== DATA LISTING ==
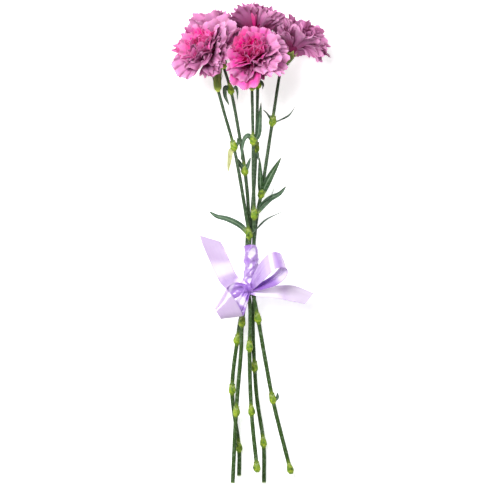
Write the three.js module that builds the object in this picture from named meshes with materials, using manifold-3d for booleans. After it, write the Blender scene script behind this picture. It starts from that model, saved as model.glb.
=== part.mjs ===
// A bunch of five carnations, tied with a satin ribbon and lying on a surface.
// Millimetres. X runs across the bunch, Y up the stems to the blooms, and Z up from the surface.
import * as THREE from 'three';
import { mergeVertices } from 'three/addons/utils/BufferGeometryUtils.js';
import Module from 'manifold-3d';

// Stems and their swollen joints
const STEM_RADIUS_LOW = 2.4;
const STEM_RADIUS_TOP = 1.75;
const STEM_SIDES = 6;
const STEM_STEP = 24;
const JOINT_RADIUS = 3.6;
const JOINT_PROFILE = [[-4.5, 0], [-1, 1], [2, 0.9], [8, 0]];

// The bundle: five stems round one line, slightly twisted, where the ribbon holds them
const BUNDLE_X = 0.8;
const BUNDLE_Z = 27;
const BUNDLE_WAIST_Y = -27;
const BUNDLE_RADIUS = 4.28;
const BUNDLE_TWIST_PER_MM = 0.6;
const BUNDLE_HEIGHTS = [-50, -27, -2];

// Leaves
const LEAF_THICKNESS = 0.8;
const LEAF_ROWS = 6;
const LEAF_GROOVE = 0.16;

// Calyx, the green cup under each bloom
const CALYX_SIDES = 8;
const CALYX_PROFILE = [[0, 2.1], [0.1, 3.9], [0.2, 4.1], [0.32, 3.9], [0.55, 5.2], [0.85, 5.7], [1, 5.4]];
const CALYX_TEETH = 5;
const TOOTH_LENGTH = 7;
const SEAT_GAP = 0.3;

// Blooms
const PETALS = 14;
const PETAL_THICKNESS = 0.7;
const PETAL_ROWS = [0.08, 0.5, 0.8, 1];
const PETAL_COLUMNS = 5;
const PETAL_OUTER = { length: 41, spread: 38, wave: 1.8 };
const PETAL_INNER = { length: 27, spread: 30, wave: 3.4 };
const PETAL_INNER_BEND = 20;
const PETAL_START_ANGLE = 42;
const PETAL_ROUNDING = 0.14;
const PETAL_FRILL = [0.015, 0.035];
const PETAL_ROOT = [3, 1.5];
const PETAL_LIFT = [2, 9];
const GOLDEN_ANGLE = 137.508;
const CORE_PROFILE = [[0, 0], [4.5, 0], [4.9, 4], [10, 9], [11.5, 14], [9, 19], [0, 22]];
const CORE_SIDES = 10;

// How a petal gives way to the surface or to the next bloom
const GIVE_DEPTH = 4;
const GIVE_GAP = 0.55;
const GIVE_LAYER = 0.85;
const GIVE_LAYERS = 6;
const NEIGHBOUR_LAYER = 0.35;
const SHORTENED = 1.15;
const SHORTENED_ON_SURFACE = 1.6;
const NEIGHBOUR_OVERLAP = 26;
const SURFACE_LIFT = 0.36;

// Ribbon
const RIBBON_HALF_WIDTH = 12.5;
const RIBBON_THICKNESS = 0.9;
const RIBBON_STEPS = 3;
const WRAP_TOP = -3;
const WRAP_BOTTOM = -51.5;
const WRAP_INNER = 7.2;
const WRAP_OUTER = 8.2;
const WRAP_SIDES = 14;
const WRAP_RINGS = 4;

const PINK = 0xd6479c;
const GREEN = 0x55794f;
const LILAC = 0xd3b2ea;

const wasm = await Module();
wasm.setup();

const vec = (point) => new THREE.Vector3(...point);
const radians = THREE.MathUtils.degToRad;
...
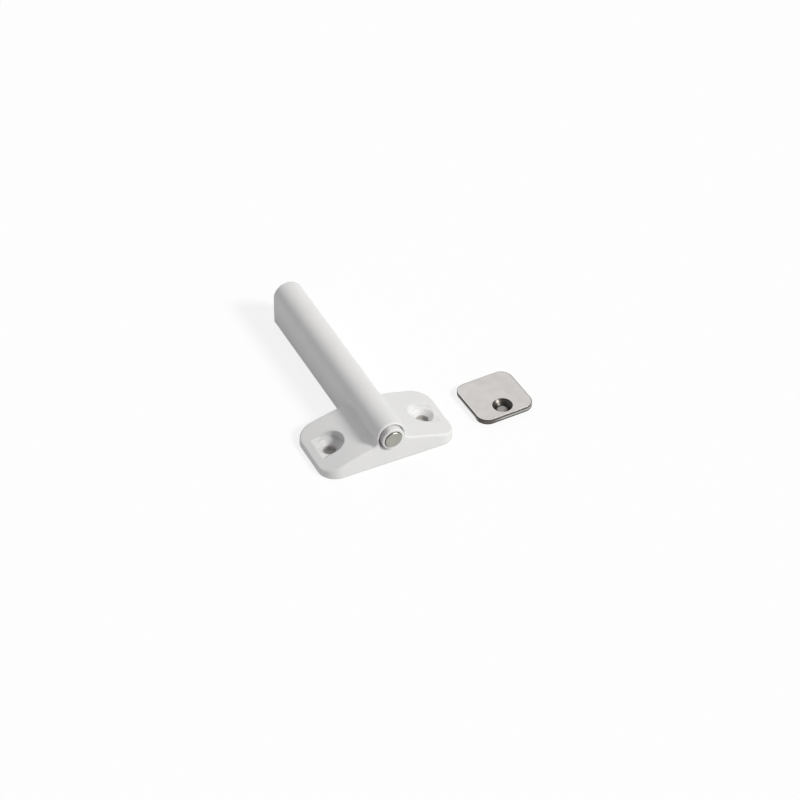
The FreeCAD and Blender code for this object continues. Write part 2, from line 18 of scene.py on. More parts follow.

== GOAL ==
Above are the entries. Output exactly the lines beginning with the line that has "Write the three.js" and ending with the line that has "const JOINT_PROFILE = [[-4.5, 0], [-1, 1], [2, 0.9], [8, 0]];".

== EXPECTED ANSWER ==
Write the three.js module that builds the object in this picture from named meshes with materials, using manifold-3d for booleans. After it, write the Blender scene script behind this picture. It starts from that model, saved as model.glb.
=== part.mjs ===
// A bunch of five carnations, tied with a satin ribbon and lying on a surface.
// Millimetres. X runs across the bunch, Y up the stems to the blooms, and Z up from the surface.
import * as THREE from 'three';
import { mergeVertices } from 'three/addons/utils/BufferGeometryUtils.js';
import Module from 'manifold-3d';

// Stems and their swollen joints
const STEM_RADIUS_LOW = 2.4;
const STEM_RADIUS_TOP = 1.75;
const STEM_SIDES = 6;
const STEM_STEP = 24;
const JOINT_RADIUS = 3.6;
const JOINT_PROFILE = [[-4.5, 0], [-1, 1], [2, 0.9], [8, 0]];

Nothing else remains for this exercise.